Reproduce precisely the lines of the listing below, starting with the line that contains "led_board();" and stopping after the line that contains "bpy.context.scene.collection.objects.link(empty)"; include nothing else.

──────── STORED RECORDS ────────

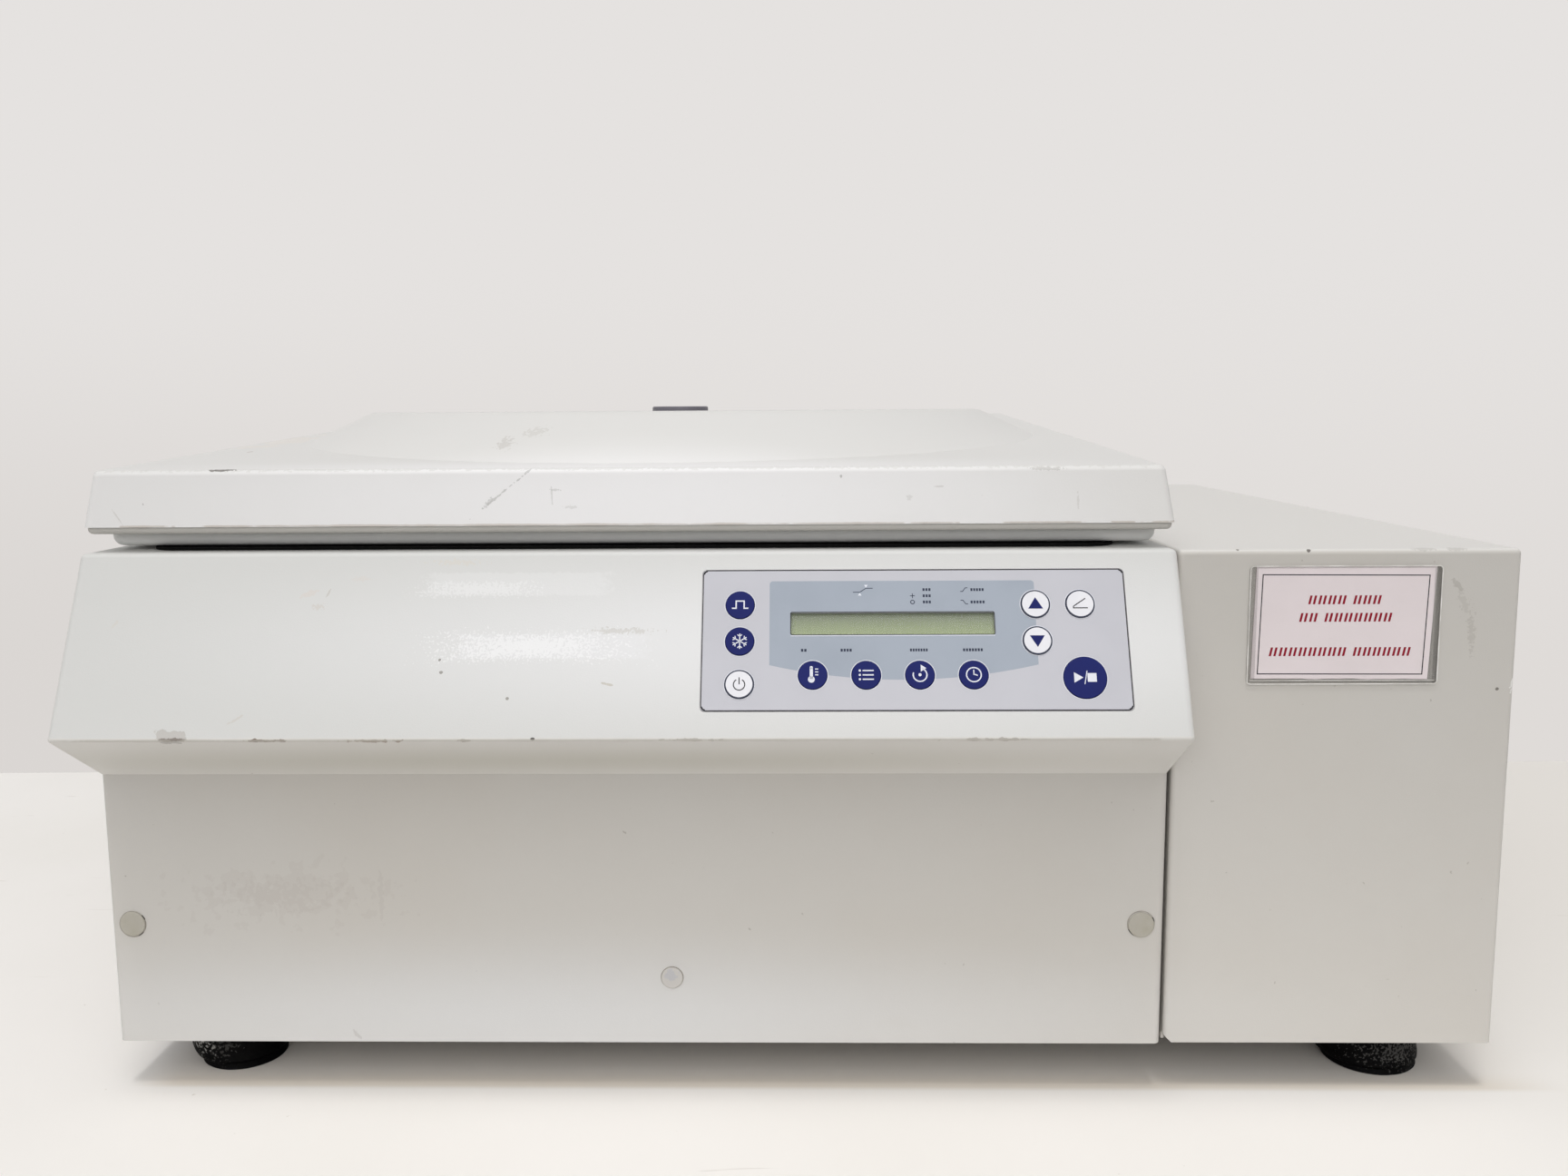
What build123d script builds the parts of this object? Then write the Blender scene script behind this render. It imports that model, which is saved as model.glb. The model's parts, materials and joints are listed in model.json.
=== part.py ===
"""Refrigerated bench centrifuge with a hinged lid, for microplates.

Millimetres, +Z up. The origin is on the bench, under the middle of the whole instrument.
The control panel faces -Y and the refrigeration unit stands on the +X side.
"""

from build123d import *
import math
import os

os.makedirs("parts", exist_ok=True)

# ---------------------------------------------------------------- casing sizes
main_width = 533.0              # drive unit, left
module_gap = 2.0                # shadow gap between the two units
module_width = 165.0            # refrigeration unit, right
nose_reach = 45.7               # how far the console stands out in front of the panel
foot_height = 25.5              # bench to the lower edge of the panels
panel_height = 141.0            # flat front panel
bevel_height = 28.3             # slanted underside of the console
console_height = 83.2           # console face, measured upright
console_top_lean = 4.3          # top edge of the console in front of the panel
console_length = 58.0           # front panel to the console's open back
console_wall = 3.0
console_corner = 3.5            # rounded ends of the console face
console_edge = 3.0              # rounded top edge of the console
nose_edge = 1.8                 # rounded nose
sheet = 2.0                     # casing sheet metal
panel_return = 16.0             # depth of the folded edges of the front panel
panel_edge = 3.5                # bend radius of the front panel
deck_drop = 1.0                 # top deck below the console's top
deck_thickness = 3.0
module_sheet = 1.5
module_setback = 1.5            # unit's front face behind the front panel
module_edge = 2.5
module_flange = 12.0            # edge that is left around the unit's open inner side
module_chamfer = 4.0            # cut corner low on the unit's inner front edge
rear_inset = 1.5                # rear panel in front of the rearmost face
tray_sheet = 2.0
tray_flange = 20.0
tray_clearance = 1.0            # tray inside the panels
fit_gap = 0.3                   # gap between parts that move past each other
assembly_gap = 0.2              # gap between neighbouring fixed parts

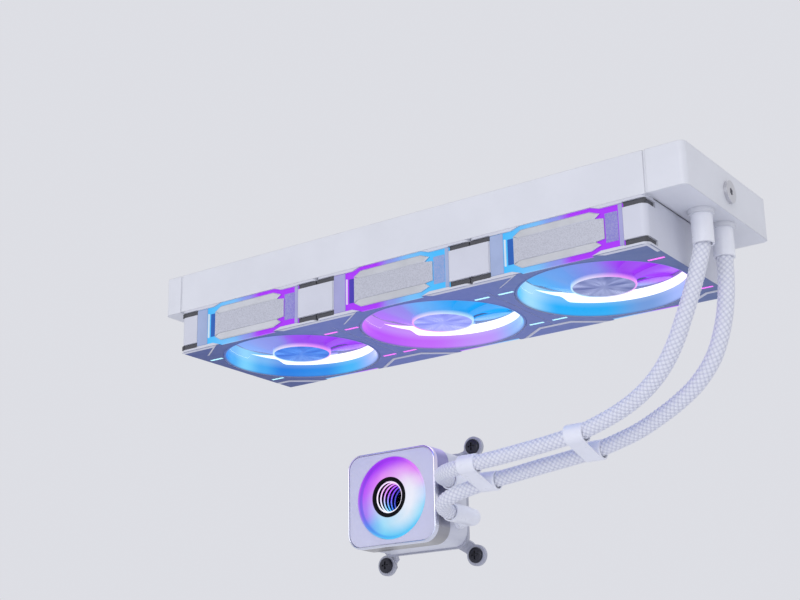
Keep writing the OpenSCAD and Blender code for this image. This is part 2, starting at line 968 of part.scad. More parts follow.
core_tubes();
core_fins();
header_plates();
tank_left();
tank_right();
side_rail_front();
side_rail_back();
tank_barbs();
fill_plug();
fan_frame(0);  // fan_frame_left
fan_frame(1);  // fan_frame_middle
fan_frame(2);  // fan_frame_right
light_ring(0);  // light_ring_left
light_ring(1);  // light_ring_middle
light_ring(2);  // light_ring_right
fan_lights(0);  // fan_lights_left
fan_lights(1);  // fan_lights_middle
fan_lights(2);  // fan_lights_right
side_plates(0);  // side_plates_left
side_plates(1);  // side_plates_middle
side_plates(2);  // side_plates_right
fan_motor(0);  // fan_motor_left
fan_motor(1);  // fan_motor_middle
fan_motor(2);  // fan_motor_right
rotor(0);  // rotor_left
rotor(1);  // rotor_middle
rotor(2);  // rotor_right
hub_cap(0);  // hub_cap_left
hub_cap(1);  // hub_cap_middle
hub_cap(2);  // hub_cap_right
fan_shaft(0);  // fan_shaft_left
fan_shaft(1);  // fan_shaft_middle
fan_shaft(2);  // fan_shaft_right
fan_screws();
corner_covers();
pump_housing();
pump_sleeve();
pump_trim();
pump_cap();
light_dish();
mirror_cup();
mirror_glass();
led_board();
pump_stator();
impeller();
cold_plate();
cold_plate_gasket();
cold_plate_screws();
cpu_bracket();
cpu_screws();
elbow_upper();
elbow_lower();
pump_ferrules();
tank_ferrules();
hose_upper();
hose_lower();
clip_pump_end();
clip_radiator_end();
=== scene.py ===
"""Looks of a sealed liquid cooler: radiator, three lit fans, two braided hoses and a pump block."""

import math

import bmesh
import bpy
import numpy as np
from mathutils import Matrix, Vector


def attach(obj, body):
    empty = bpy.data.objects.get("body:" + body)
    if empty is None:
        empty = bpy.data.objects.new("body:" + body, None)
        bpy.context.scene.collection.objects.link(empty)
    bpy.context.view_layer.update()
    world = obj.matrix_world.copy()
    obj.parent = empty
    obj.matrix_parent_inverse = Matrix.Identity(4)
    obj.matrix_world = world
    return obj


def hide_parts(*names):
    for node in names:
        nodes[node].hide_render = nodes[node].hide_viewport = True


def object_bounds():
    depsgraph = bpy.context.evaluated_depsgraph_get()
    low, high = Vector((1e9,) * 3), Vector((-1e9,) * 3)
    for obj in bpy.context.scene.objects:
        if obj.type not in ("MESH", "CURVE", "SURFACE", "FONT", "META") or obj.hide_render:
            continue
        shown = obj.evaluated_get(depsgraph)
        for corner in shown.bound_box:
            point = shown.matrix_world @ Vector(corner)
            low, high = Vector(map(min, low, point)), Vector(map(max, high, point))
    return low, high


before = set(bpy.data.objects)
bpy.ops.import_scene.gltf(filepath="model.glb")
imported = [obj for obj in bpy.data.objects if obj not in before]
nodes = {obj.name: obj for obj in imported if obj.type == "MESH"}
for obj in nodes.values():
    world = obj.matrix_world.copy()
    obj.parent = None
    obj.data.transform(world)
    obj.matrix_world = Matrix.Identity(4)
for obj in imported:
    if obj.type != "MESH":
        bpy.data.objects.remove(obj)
cad_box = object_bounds()
scene = bpy.context.scene

MM = 0.001
FINE = 0.01 * MM
TAU = 2 * math.pi
ROOT = "cooler"
SIDES = ("left", "middle", "right")


# ---- camera

CAMERA_AT = Vector((0.5170, -0.7843, -0.3455))
CAMERA_AZIMUTH = math.radians(35.11)
CAMERA_ELEVATION = math.radians(-18.10)
CAMERA_ROLL = math.radians(-1.0)
CAMERA_LENS = 66.7


def make_camera():
    az, el = CAMERA_AZIMUTH, CAMERA_ELEVATION
    back = Vector((math.cos(el) * math.sin(az), -math.cos(el) * math.cos(az), math.sin(el)))
    right = Vector((math.cos(az), math.sin(az), 0))
    up = back.cross(right)
    right, up = (
        right * math.cos(CAMERA_ROLL) + up * math.sin(CAMERA_ROLL),
        up * math.cos(CAMERA_ROLL) - right * math.sin(CAMERA_ROLL),
    )
    data = bpy.data.cameras.new("camera")
    data.sensor_width = 36
    data.lens = CAMERA_LENS
    data.clip_start = 0.01
    data.clip_end = 50
    camera = bpy.data.objects.new("camera", data)
    scene.collection.objects.link(camera)
    turn = Matrix((right, up, back)).transposed().to_4x4()
    camera.matrix_world = Matrix.Translation(CAMERA_AT) @ turn
    scene.camera = camera


make_camera()


# ---- materials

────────

* _TASK RESPONSE_
led_board();
pump_stator();
impeller();
cold_plate();
cold_plate_gasket();
cold_plate_screws();
cpu_bracket();
cpu_screws();
elbow_upper();
elbow_lower();
pump_ferrules();
tank_ferrules();
hose_upper();
hose_lower();
clip_pump_end();
clip_radiator_end();
=== scene.py ===
"""Looks of a sealed liquid cooler: radiator, three lit fans, two braided hoses and a pump block."""

import math

import bmesh
import bpy
import numpy as np
from mathutils import Matrix, Vector


def attach(obj, body):
    empty = bpy.data.objects.get("body:" + body)
    if empty is None:
        empty = bpy.data.objects.new("body:" + body, None)
        bpy.context.scene.collection.objects.link(empty)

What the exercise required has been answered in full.